My impression is that the early English utilitarians had pretty decent lives for moral advocates, and the Mohists were in situations old and poorly documented enough that make them hard for me to learn much of.
I would say that many moral advocates in the last few thousand years have had exceedingly difficult challenges. Many have literally faced:
- Lifetimes of slavery or imprisonment
- Exile and ostracism by their communities
- Routine surveillance, hostility, and abuse by their governments
- Dramatic social ridicule/abuse/lynching
I personally get a lot of inspiration by civil rights heroes.
Promoting civil rights in the United States before 1960, or promoting atheism or religious tolerance in Europe pre-Enlightenment, both were often incredibly dangerous.
Nelson Mandela served 27 years in prison. Frederick Douglass was enslaved for twenty years. Abraham Lincoln faced some of the US's worst years, during which most of his children died, and just after he won the civil war, was assassinated.
Many historic moral figures seem to have access to incredibly few resources in incredibly hard and antagonistic times. I imagine many key moral figures were unpopular or unsuccessful enough to not be anywhere on Wikipedia today.
In contrast, while things have definitely gotten harder for utilitarians/EA, I feel like we kind of went down from two billionaires and very little political/social pushback, to one billionaire and very little political/social pushback.
I don't mean to downplay the challenges at hand, but just want to flag that historical figures were able to do great things in what seem like clearly worse situations.[1]
[1] One potential exception to this is if you think that managing AGI risk is genuinely harder than any previous civilizational challenge.
I’m sorry to hear that you’ve been feeling this way, Linch. I’ve also been facing some of the difficulties that you describe. I’ll try to do the best I can but would welcome the input of people who are more knowledgeable than me!
In the professional work of the English Utilitarians, what stands out to me is perseverance. When Bentham’s Panopticon project (which was meant to be an improvement on the often cruel treatment of prisoners) failed to get off the ground, he moved on to other things such as education reform (advocating for an end to corporal punishment, for example). Similarly, when the ‘Philosophical Radicals’ (a loosely knit group of parliamentarians and writers associated with utilitarianism) split in the early 1840s, Mill took the opportunity to do some “deep work” and publish A System of Logic, which had been on the back burner for over a decade.

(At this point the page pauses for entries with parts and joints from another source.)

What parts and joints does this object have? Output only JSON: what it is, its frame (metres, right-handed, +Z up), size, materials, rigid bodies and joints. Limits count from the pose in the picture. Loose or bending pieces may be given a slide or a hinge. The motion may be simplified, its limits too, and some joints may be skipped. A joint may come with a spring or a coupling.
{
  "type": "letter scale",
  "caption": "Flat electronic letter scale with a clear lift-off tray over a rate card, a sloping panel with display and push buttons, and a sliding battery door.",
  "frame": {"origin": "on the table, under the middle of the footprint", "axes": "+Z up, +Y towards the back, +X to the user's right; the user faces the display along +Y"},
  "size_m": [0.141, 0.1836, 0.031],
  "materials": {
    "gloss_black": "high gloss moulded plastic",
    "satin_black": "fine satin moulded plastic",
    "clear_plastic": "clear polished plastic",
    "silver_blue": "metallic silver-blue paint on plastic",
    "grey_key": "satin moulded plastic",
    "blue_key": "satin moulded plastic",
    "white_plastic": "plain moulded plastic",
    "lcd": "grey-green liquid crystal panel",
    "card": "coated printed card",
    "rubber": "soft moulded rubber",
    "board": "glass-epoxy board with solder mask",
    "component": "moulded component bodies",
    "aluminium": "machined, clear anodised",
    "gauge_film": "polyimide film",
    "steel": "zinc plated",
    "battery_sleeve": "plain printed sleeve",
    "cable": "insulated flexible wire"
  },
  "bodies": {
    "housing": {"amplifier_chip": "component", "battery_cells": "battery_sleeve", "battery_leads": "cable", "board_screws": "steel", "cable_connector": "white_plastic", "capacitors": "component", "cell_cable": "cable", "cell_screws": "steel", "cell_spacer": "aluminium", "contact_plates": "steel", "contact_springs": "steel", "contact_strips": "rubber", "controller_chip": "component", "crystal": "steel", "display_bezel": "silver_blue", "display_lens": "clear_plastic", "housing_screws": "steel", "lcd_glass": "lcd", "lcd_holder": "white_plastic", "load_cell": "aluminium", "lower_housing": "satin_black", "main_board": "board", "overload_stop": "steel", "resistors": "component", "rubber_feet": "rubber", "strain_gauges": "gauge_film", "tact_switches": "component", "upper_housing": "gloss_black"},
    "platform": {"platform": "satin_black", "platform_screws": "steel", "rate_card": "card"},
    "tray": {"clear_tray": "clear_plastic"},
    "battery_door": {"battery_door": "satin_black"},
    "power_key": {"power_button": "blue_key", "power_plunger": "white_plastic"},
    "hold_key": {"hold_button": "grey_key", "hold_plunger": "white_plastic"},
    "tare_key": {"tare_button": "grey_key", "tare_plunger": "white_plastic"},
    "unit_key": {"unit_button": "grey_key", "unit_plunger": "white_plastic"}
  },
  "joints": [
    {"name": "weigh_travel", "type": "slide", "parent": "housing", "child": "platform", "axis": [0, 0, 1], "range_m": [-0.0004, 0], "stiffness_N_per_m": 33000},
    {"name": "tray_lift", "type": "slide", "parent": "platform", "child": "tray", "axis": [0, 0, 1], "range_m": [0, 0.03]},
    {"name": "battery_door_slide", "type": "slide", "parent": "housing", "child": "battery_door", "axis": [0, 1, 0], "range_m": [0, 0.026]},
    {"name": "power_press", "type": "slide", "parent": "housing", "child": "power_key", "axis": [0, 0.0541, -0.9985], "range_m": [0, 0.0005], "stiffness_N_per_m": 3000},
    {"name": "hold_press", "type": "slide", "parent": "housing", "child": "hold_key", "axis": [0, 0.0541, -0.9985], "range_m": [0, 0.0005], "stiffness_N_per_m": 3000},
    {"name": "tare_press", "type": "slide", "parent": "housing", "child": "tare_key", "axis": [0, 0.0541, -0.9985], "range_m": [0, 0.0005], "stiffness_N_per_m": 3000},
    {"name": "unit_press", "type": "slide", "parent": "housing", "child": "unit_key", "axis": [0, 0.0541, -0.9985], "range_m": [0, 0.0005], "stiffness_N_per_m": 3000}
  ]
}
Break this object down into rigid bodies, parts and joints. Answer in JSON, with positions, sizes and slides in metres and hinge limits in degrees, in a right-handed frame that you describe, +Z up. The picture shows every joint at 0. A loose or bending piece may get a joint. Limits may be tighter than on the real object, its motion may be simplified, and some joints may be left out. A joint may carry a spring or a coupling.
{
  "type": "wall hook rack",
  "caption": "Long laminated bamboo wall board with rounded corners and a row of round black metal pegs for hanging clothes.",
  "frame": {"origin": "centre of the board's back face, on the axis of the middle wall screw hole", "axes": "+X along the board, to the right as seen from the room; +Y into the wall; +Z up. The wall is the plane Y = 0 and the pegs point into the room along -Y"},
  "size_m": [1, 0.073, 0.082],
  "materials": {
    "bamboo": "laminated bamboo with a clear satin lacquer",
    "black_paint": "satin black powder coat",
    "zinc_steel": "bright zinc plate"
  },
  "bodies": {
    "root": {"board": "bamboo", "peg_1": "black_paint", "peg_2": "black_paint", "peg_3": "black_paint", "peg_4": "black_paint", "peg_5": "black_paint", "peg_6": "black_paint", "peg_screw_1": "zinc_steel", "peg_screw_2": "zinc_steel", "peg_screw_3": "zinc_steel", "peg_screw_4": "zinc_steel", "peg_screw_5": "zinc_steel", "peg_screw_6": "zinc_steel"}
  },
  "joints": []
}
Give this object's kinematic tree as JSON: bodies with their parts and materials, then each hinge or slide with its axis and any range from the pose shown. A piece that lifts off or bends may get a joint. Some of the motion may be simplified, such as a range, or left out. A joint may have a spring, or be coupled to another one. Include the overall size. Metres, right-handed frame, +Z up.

Friendship and companionship were also important. Mill, over the same period, deepened his companionship and collaboration with Harriet Taylor, which was to be a source of great happiness to him for the rest of his life. After her death in Avignon, he would spend six months a year working close to the cemetery where she was buried. Meanwhile, Henry Sidgwick’s efforts to improve the higher education of women — which he sometimes felt did not progress rapidly enough — were supported by his wife Eleanor, and whenever he had a crisis he would always seek the company of his friends in the Cambridge Apostles (a discussion group in which he felt he could freely express his views), particularly John Addington Symonds. Symonds happened to be gay, and so Sidgwick (who often advised Symonds about what to publish) regularly had to confront dilemmas about how quickly the established moral order should challenged. (His personal experiences here may have influenced his noticeably cautious approach to the utilitarian reform of public morality in The Methods of Ethics.) Again, friendship and open discussion were indispensable to him here.
I’d be interested to learn more about the Benthamite Edwin Chadwick’s life after he was forced to retire from the Civil Service after his stint as Commissioner of the General Board of Health (following the passage of the Public Health Act of 1848, inspired by his report on sanitation). He seems to have attracted a great deal of backlash from various interest groups. One thing he did do was correspond with Florence Nightingale, who wanted to resurrect his efforts, so he did not entirely give up (despite the direct effect of the 1848 Public Health Act, partly due to lax enforcement, being modest at best).